Developer(s) | Craig Barratt |
---|---|
Stable release | 3.2.1 / April 25, 2011 |
Preview release | 3.2.0beta1 / January 24, 2010 |
Written in | Perl |
Operating system | Cross-platform |
Type | Backup |
License | GPL 2 |
Website | backuppc.sourceforge.net |
BackupPC is a free Disk-to-disk backup software suite with a web-based frontend. The cross-platform server will run on any Linux, Solaris, or UNIX based server. No client is necessary, as the server is itself a client for several protocols that are handled by other services native to the client OS. In 2007, BackupPC was mentioned as one of the three most well known open-source backup software [1] even though it is one of the tools that are "so amazing, but unfortunately, if no one ever talks about them, many folks never hear of them" [2]
Data deduplication reduces the disk space needed to store the backups in the disk pool. It is possible to use it as D2D2T solution, if the archive function of BackupPC is used to back up the disk pool to tape. BackupPC is not a block-level backup system such as Ghost4Linux but performs file-based backup and restore. Thus it is not suitable for backup of disk images or raw disk partitions.[3]
BackupPC incorporates a Server Message Block (SMB) client that can be used to back up network shares of computers running Windows. Paradoxically, under such a setup the BackupPC server can be located behind a NAT'd firewall while the Windows machine operates over a public IP address. While this may not be advisable for SMB traffic, it is more useful for web servers running SSH with GNU tar and rsync available, as it allows the BackupPC server to be stored in a subnet separate from the web server's DMZ.
It is published under the GNU General Public License.
Contents |
Supports NFS, SSH, SMB and rsync [4]
It can back up Unix-like systems with native ssh and tar or rsync support, such as Linux, BSD, and Mac OSX, as well as Microsoft Windows shares with minimal configuration.[5]
On Windows, third party implementations of tar, rsync, and SSH (such as Cygwin) are required to utilize those protocols.[6]
The choice between tar and rsync is dictated by the hardware and bandwidth available to the client. Clients backed up by rsync use considerably more CPU time than client machines using tar or SMB. Clients using SMB or tar use considerably more bandwidth than clients using rsync. These trade-offs are inherent in the differences between the protocols. Using tar or SMB transfers each file in its entirety, using little CPU but maximum bandwidth. The rsync method calculates checksums for each file on both the client and server machines in a way that enables a transfer of just the differences between the two files; this uses more CPU resources, but minimizes bandwidth.[7]

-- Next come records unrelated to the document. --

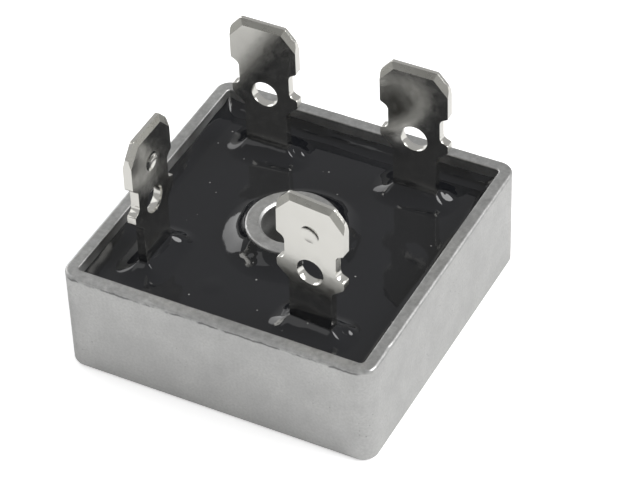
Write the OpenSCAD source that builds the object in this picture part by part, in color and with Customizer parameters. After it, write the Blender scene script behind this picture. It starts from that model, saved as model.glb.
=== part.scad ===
// Single-phase bridge rectifier in a square metal case.
// The case is an open tray with a screw post in its middle. Four stamped
// terminals stand in black epoxy, which seals four diode chips on the floor.
// The flat base lies on z = 0 and the terminals point up.

/* [Case] */
// Outer width of the square case
case_w = 28.6; // [27:0.1:32]
// Height of the case walls
case_h = 10.2; // [9:0.1:13]
// Thickness of the walls
wall = 1.15; // [0.8:0.05:1.6]
// Thickness of the floor
floor_t = 2.4; // [1.5:0.1:3]
// Radius of the upright outer corners
corner_r = 1.4; // [1:0.1:2.5]
// Radius of the inside corners
inner_r = 0.35; // [0.2:0.05:0.8]
// Rounding of the bottom edge
base_edge = 0.5; // [0.2:0.05:0.8]
// Rounding of the outer edge of the rim
rim_edge = 0.15; // [0.1:0.05:0.3]

/* [Screw post] */
// Diameter of the screw hole
screw_d = 5.3; // [4.3:0.1:5.8]
// Outer diameter of the post
post_d = 8; // [7.4:0.1:9]
// How far the top of the post lies below the rim
post_drop = 0.3; // [0:0.1:0.5]
// Bevel at both mouths of the screw hole
screw_bevel = 0.2; // [0.1:0.05:0.4]

/* [Potting] */
// Depth of the flat potting surface below the rim
pot_drop = 2; // [1.8:0.1:2.8]
// Height that the potting climbs at the walls
wall_climb = 0.9; // [0.4:0.1:1.2]
// Width of that climb
wall_reach = 1.6; // [1.2:0.1:1.8]
// Height that the potting climbs at the post
post_climb = 1.4; // [0.6:0.1:1.4]
// Width of that climb
post_reach = 2.2; // [1.5:0.1:2.6]
// Height that the potting climbs at the stems
stem_climb = 1.1; // [0.5:0.1:1.4]
// Width of that climb
stem_reach = 1.7; // [1.4:0.1:1.8]

/* [Terminals] */
// Height of the blade tips above the base
overall_h = 22.1; // [20:0.1:24]
// Thickness of the terminal sheet
blade_t = 0.8; // [0.7:0.05:0.9]
// Width of the blade
blade_w = 6.3; // [6:0.05:6.5]
// Length of the blade from its tip to its shoulder
blade_len = 4.35; // [3.8:0.05:5]
// Width of the flat tip between its cut corners
tip_w = 4.2; // [3.4:0.1:5]
// Height of the cut corners
tip_cut = 1.2; // [0.8:0.1:1.6]
// Thickness left at the coined tip
tip_t = 0.3; // [0.2:0.05:0.5]
// Height of the coined bevel
coin_h = 0.6; // [0.4:0.05:0.9]
// Width of the neck between the side notches
neck_w = 4.8; // [4.4:0.1:5.4]
// Length of the neck between its inside corners
neck_len = 2.2; // [1.6:0.1:2.8]
// Slope of the shoulder, from its outside corner to the neck
shoulder = 0.4; // [0.2:0.05:0.6]
// Slope of the ear, from the neck to its outside corner
ear_slope = 0.25; // [0.1:0.05:0.4]
// Straight height of the ear
ear_len = 0.8; // [0.5:0.1:1.2]
// Height over which the ear narrows to the stem
ear_taper = 1; // [0.6:0.1:1.4]
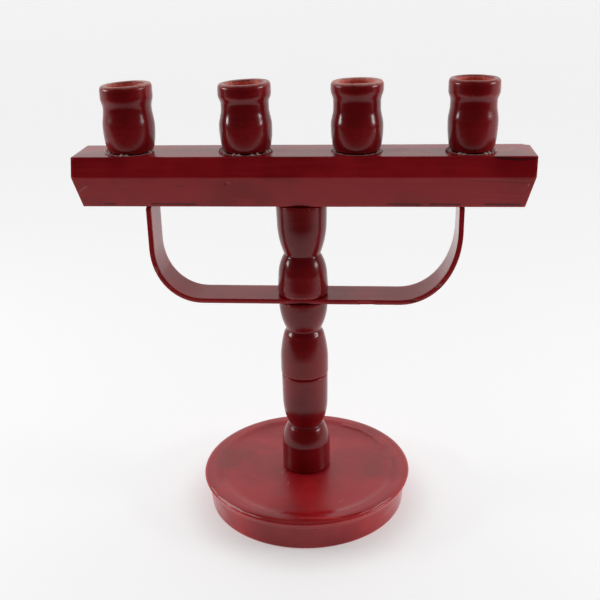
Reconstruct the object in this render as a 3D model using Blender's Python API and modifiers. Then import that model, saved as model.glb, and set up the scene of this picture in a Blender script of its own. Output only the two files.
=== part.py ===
"""Four-cup taper candle holder in painted wood.

A turned dish carries a turned post. The post comes apart at a dry peg in the middle of its barrel,
so the upper half lifts off and turns. A bent strip runs through the post and braces the crossbar,
and four turned cups stand on the crossbar. Metres, +Z up, origin at the centre of the dish's underside.
"""

import math

import bmesh
import bpy

# Clearances
GAP = 0.0003
DOWEL_PLAY = 0.0003

# Base dish
BASE_RADIUS = 0.0671
LIP_RADIUS = 0.0716
SEAT_HEIGHT = 0.0238
SEAT_RADIUS = 0.0185
RIM_HEIGHT = 0.0235
LIP_WIDTH = 0.0070
LIP_DROP = 0.0025
RAMP_WIDTH = 0.0090
DISH_DEPTH = 0.0022
FLOOR_HOLLOW = 0.0003
WALL_HOLLOW = 0.0011
FOOT_EASE = 0.0006

# Turned post, from the dish upwards
FOOT_RADIUS = 0.01645
FOOT_LENGTH = 0.0205
LOW_BEAD_RADIUS = 0.0153
LOW_BEAD_LENGTH = 0.0120
LOW_FLARE_LENGTH = 0.0047
LOW_FLARE_HOLLOW = 0.0003
LOW_NECK_RADIUS = 0.0112
BARREL_TURN_LENGTH = 0.0095
BARREL_TURN_ROUND = 0.0008
LOWER_BARREL_RADIUS = 0.0151
LOWER_BARREL_LENGTH = 0.0379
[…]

BackupPC uses a combination of hard links and compression to reduce the total disk space used for files. At the first full backup, all files are transferred to the backend, optionally compressed, and then compared. Files that are identical are hard linked, which uses only one additional directory entry. The upshot is that an astute system administrator could potentially back up ten Windows XP laptops with 10 GB of data each, and if 8 GB is repeated on each machine (Office and Windows binary files) would look like 100 GB is needed, but only 28 GB (10 × 2 GB + 8 GB) would be used.[8] Compression of the data on the back-end will further reduce that requirement.
When browsing the backups, incremental backups are automatically filled back to the previous full backup. So every backup appears to be a full and complete dump of data.
When backing up a remote SMB share, speeds of 3–4 Mbit/s are normal . A local disk used as a backup destination returns speeds of 10+ Mbit/s depending on CPU performance. A faster CPU will naturally help with compression and md5sum generation. Speeds of over 13 MB/s are attainable on a gigabit LAN when backing up a Linux client using rsync over SSH, even when the backup destination is non-local.